Under the plan, the CMHC would provide 10 percent equity on a new home or 5 percent on a resale home. It would then share in any upside benefit or downside risk, and the government said the move would incentivize the construction of new housing supply.
The move, along with other housing incentives, could give Canada’s housing market a much-needed shot in the arm, reviving construction and bolstering homeowner sentiment, although economists warned the overall impact may be marginal.
“It is a potential concession that they went a step too far in dampening the housing market,” said Doug Porter, chief economist at BMO Capital Markets.
BUSINESSES LEFT OUT
But there was little in the budget for corporate Canada, despite repeated calls from business groups for wide-ranging tax changes or cuts to boost competitiveness.
In his November budget update, Morneau unveiled a plan to allow businesses to write off additional capital investments to help them compete globally, but he stopped short of slashing taxes, saying it would cost tens of billions.
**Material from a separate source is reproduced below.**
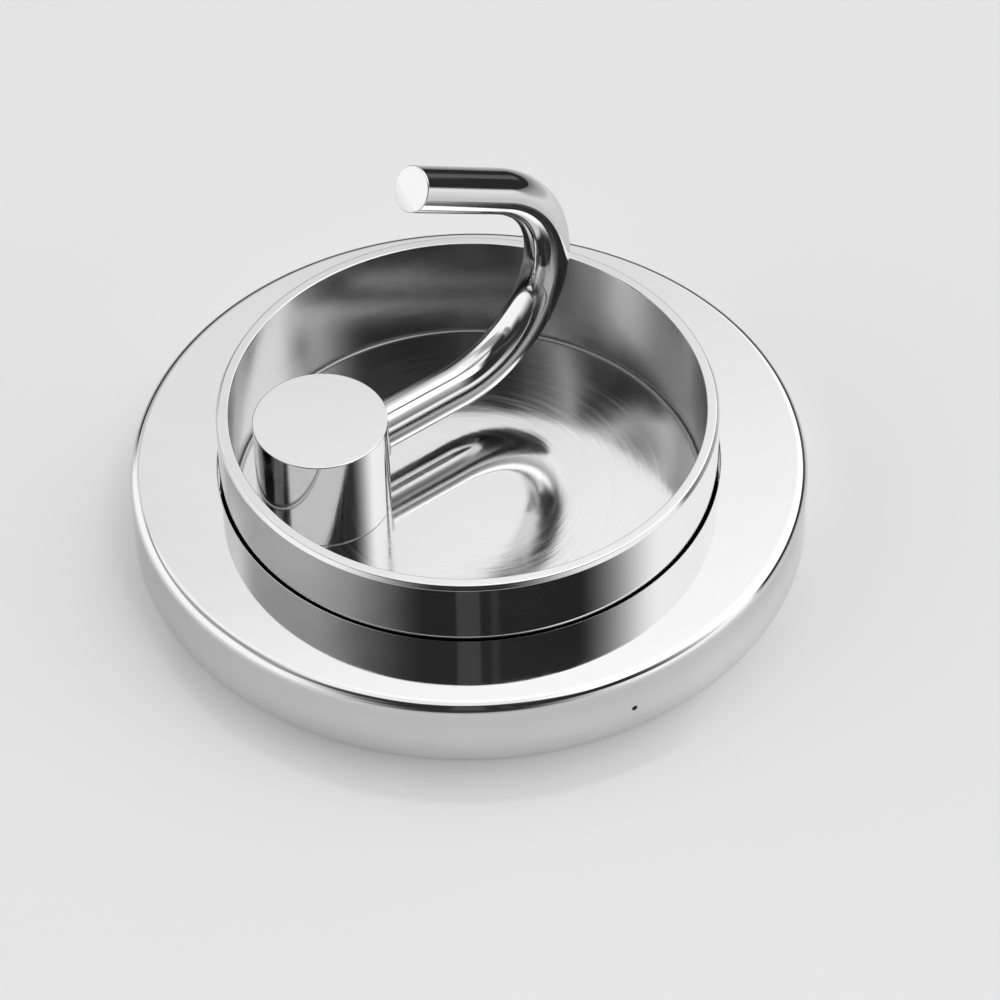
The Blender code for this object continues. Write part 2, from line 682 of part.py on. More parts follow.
def pivot_bush():
    """Flanged plastic bush pressed into the post, in which the journal turns."""
    profile = [
        (BORE_RADIUS, BUSH_OUTER_END),
        (BUSH_COLLAR_RADIUS, BUSH_OUTER_END),
        (BUSH_COLLAR_RADIUS, COLLAR_INNER),
        (BUSH_RADIUS, COLLAR_INNER),
        (BUSH_RADIUS, BUSH_INNER_END),
        (BORE_RADIUS, BUSH_INNER_END),
    ]
    bush = turned("pivot_bush", profile, parts, post_frame, closed=True, steps=SMALL_STEPS)
    bush.location = (0, 0, ROD_OVER_FLOOR)
    bush.rotation_euler = (0, math.pi / 2, 0)
    return finished(smooth_turned(bush), bush_plastic)


def pivot_seal_ring():
    """Rubber ring in the journal's groove: it keeps water out of the pivot."""
    ring_radius = (JOURNAL_RADIUS - SEAL_GROOVE_DEPTH + BUSH_SEAT_RADIUS) / 2
    start = math.pi / 2
    section = arc((ring_radius, SEAL_PLACE), SEAL_THICK / 2, start, start - math.tau, SEAL_SECTION_STEPS)
    ring = turned("pivot_seal_ring", section[:-1], parts, hook_pivot, closed=True, steps=SMALL_STEPS)
    ring.rotation_euler = (0, math.pi / 2, 0)
    return finished(smooth_turned(ring), seal_rubber)


def stop_screw():
    """Grub screw from below, with a dog point that stands in the journal's slot."""
    dog_tip = ROD_OVER_FLOOR - (JOURNAL_RADIUS - STOP_SLOT_DEPTH) - SEAT_GAP
    foot = SEAT_GAP * 2
    body_top = ROD_OVER_FLOOR - BORE_RADIUS - SEAT_GAP
    profile = [
        (0, dog_tip),
        (STOP_DOG_RADIUS, dog_tip),
        (STOP_DOG_RADIUS, body_top),
        (STOP_SCREW_RADIUS, body_top),
        (STOP_SCREW_RADIUS, foot),
        (0, foot),
    ]
    screw = smooth_turned(turned("stop_screw", profile, parts, post_frame, steps=SCREW_STEPS))
    screw.location = (STOP_PLACE, 0, 0)
    socket = cylinder(
        "stop_socket", STOP_SOCKET, foot - OVERRUN, foot + STOP_SOCKET_DEPTH, cutters, post_frame, steps=6
    )
    socket.location = (STOP_PLACE, 0, 0)
    cut(screw, socket)
    return finished(screw, screw_steel)


def friction_pad():
    """Nylon pad with a saddle that lies against the journal."""
    pad = cylinder(
        "friction_pad", PAD_RADIUS, PAD_FOOT, ROD_OVER_FLOOR, parts, post_frame, steps=SCREW_STEPS
    )
    pad.location = (PAD_PLACE, 0, 0)
    cut(pad, along_pivot("pad_saddle", BORE_RADIUS, JOURNAL_END, SHOULDER))
    above_axis = block(
        "pad_trim",
        (-BUSH_SEAT_RADIUS, -BUSH_SEAT_RADIUS, -JOURNAL_RADIUS / 2),
        (BUSH_SEAT_RADIUS, BUSH_SEAT_RADIUS, JOURNAL_RADIUS),
        cutters,
        hook_pivot,
    )
    cut(pad, above_axis)
    return finished(pad, pad_plastic)


def pad_spring():
    """Compression spring under the pad, wound as one helix."""
    coil_radius = PAD_RADIUS - SPRING_WIRE / 2
    rise = SPRING_TOP - SPRING_FOOT - SPRING_WIRE
    count = SPRING_TURNS * SPRING_TURN_POINTS
    points = []
    for i in range(count + 1):
        share = i / count
        place = around(math.tau * SPRING_TURNS * share, coil_radius, rise * share)
        points.append(place + Vector((PAD_PLACE, 0, SPRING_FOOT + SPRING_WIRE / 2)))
    return finished(rod_curve("pad_spring", points, SPRING_WIRE / 2, 1, parts, post_frame), spring_steel)


def spring_plug():
    """Threaded plug that closes the spring's hole, with a slot for a screwdriver."""
    plug = cylinder(
        "spring_plug", PAD_RADIUS, SPIGOT_FOOT, SPIGOT_FOOT + PLUG_HEIGHT, parts, post_frame, steps=SCREW_STEPS
    )
    plug.location = (PAD_PLACE, 0, 0)
    half = PLUG_SLOT_WIDTH / 2
    reach = PAD_RADIUS + OVERRUN
    slot = block(
        "plug_slot",
        (PAD_PLACE - reach, -half, SPIGOT_FOOT - OVERRUN),
        (PAD_PLACE + reach, half, SPIGOT_FOOT + PLUG_SLOT_DEPTH),
        cutters,
        post_frame,
    )
    cut(plug, slot)
    return finished(plug, screw_steel)


def plate_tab(name, azimuth, face_radius, top):
    """A tab of the plate, bent up at the edge."""
    half = PLATE_TAB_WIDTH / 2
    tab = block(name, (face_radius - PLATE_THICK, -half, PLATE_THICK / 2), (face_radius, half, top), cutters)
    tab.rotation_euler = (0, 0, azimuth)
    return tab


def wall_bracket():
    """Stamped plate with two slots for wall screws, a window for the post's fixings and three tabs."""
    rim = arc((0, 0), PLATE_RADIUS, 0, math.tau, ROUND_STEPS)
    plate = flat_outline("wall_bracket", rim[:-1], 0, PLATE_THICK, parts)
    half_notch = PLATE_TAB_WIDTH / 2 + LOCK_NOTCH_MARGIN
    notch = block(
        "lock_notch",
        (LOCK_TAB_FACE + LOCK_TAB_STEP, -half_notch, -OVERRUN),
        (PLATE_RADIUS + OVERRUN, half_notch, PLATE_THICK + OVERRUN),
        cutters,
    )
    notch.rotation_euler = (0, 0, LOCK_AZIMUTH)
    cut(plate, notch)
    half = PLATE_TAB_WIDTH / 2
    bearing_face = math.sqrt(PLATE_RADIUS ** 2 - half ** 2)
    for i, azimuth in enumerate(TAB_AZIMUTHS):
        tab_top = FACE_UNDER - BEARING_TAB_AIR
        fuse(plate, plate_tab(f"bearing_tab_{i}", azimuth, bearing_face, tab_top))
    fuse(plate, plate_tab("lock_tab", LOCK_AZIMUTH, LOCK_TAB_FACE, FACE_UNDER - LOCK_TAB_AIR))
    window_radius = POST_SCREW_SPREAD + POST_HEAD_RADIUS + PLATE_WINDOW_MARGIN
    window = cylinder("post_window", window_radius, -OVERRUN, PLATE_THICK + OVERRUN, cutters)
    window.location = (-POST_OFFSET, 0, 0)
    cut(plate, window)
    outline = slot_outline(WALL_SLOT_LENGTH, WALL_SLOT_WIDTH, 6)
    for i, azimuth in enumerate(SLOT_AZIMUTHS):
        slot = flat_outline(f"wall_slot_{i}", outline, -OVERRUN, PLATE_THICK + OVERRUN, cutters)
        slot.location += around(azimuth, WALL_SLOT_CIRCLE)
        slot.rotation_euler = (0, 0, azimuth + math.pi / 2)
        cut(plate, slot)
    return finished(plate, zinc_plate)


def flange_grub_screw():
    """Socket grub screw through the rosette's side wall, pressed against the plate's lock tab."""
    outer = FLANGE_RADIUS - GRUB_RECESS
    inner = LOCK_TAB_FACE + SEAT_GAP
    point = GRUB_RADIUS / 4
    profile = [
        (0, outer),
        (GRUB_RADIUS, outer),
        (GRUB_RADIUS, inner + point),
        (GRUB_RADIUS - point, inner),
        (0, inner),
    ]
    screw = smooth_turned(turned("flange_grub_screw", profile, parts, steps=SCREW_STEPS))
    socket = cylinder(
        "grub_socket", GRUB_SOCKET, outer - GRUB_SOCKET_DEPTH, outer + OVERRUN, cutters, steps=6
    )
    for obj in (screw, socket):
        obj.location = (0, 0, GRUB_LEVEL)
        obj.rotation_euler = (0, math.pi / 2, LOCK_AZIMUTH)
    cut(screw, socket)
    return finished(screw, screw_steel)


# Assembly, from the wall outwards
wall_bracket()
flange_cover()
hook_cup()
cup_clamp_screws()
flange_grub_screw()
pivot_post()
post_screws()
pivot_bush()
hook_arm()
pivot_seal_ring()
stop_screw()
friction_pad()
pad_spring()
spring_plug()
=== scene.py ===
# Looks of the folding towel hook: polished chrome on a pale glossy table under soft light
# Lengths are in metres, in the CAD model's frame

import math

import bmesh
import bpy
from mathutils import Matrix, Vector


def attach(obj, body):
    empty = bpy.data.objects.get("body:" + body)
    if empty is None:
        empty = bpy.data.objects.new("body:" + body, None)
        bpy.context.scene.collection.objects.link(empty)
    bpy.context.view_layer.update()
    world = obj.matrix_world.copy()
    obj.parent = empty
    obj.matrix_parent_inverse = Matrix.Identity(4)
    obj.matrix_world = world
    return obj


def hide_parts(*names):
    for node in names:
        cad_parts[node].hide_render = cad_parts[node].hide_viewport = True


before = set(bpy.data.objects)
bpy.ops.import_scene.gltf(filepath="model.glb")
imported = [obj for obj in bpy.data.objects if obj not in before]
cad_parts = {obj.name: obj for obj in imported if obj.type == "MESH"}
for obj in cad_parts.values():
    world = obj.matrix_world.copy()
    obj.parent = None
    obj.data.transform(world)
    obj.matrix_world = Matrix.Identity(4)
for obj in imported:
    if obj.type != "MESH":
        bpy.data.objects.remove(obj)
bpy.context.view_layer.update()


# Wall plate
# A disc stamped from 1.2 mm steel, zinc plated, with three bent-up tabs and two slots.
# Two screws hold it to the wall, and the rosette is pushed over its tabs.

ZINC_DARK = (0.50, 0.51, 0.53)
ZINC_LIGHT = (0.66, 0.67, 0.69)
METAL_CLOUDS = 180.0
METAL_GRAIN_DEPTH = 0.00004


def new_material(name):
    """A material with nodes, and its shader."""
    made = bpy.data.materials.new(name)
    made.use_nodes = True
    return made, made.node_tree.nodes["Principled BSDF"]


def add_node(tree, kind, settings=None, **sockets):
    """Adds a node. Its sockets are given by name or, as _0, by number; an output is linked to them."""
    node = tree.nodes.new(kind)
    for key, value in (settings or {}).items():
        setattr(node, key, value)
    for key, value in sockets.items():
        index = key[1:]
        socket = node.inputs[int(index)] if index.isdigit() else node.inputs[key.replace("_", " ")]
        if isinstance(value, bpy.types.NodeSocket):
            tree.links.new(value, socket)
        else:
            socket.default_value = value
    return node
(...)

The budget on Tuesday did include a new training benefit, which will give workers money toward tuition and paid time off work to pursue new skills.
The measure could help employers that say they are struggling to fill jobs requiring specialized skills, notably in the technology and healthcare fields.
The budget also provided about C$3.8 billion over five years in spending on Canada’s indigenous people and inched forward a plan to broaden the state-funded healthcare program to help people deal with prescription drug costs.
With all the new spending, the projected deficit in 2019-20 inched up to C$19.8 billion ($14.86 billion) from the C$19.6 billion forecast in November. That is sharply higher than the projected C$14.9 billion deficit for the current fiscal year ending March 31, which was revised down from a previous projection of C$18.1 billion.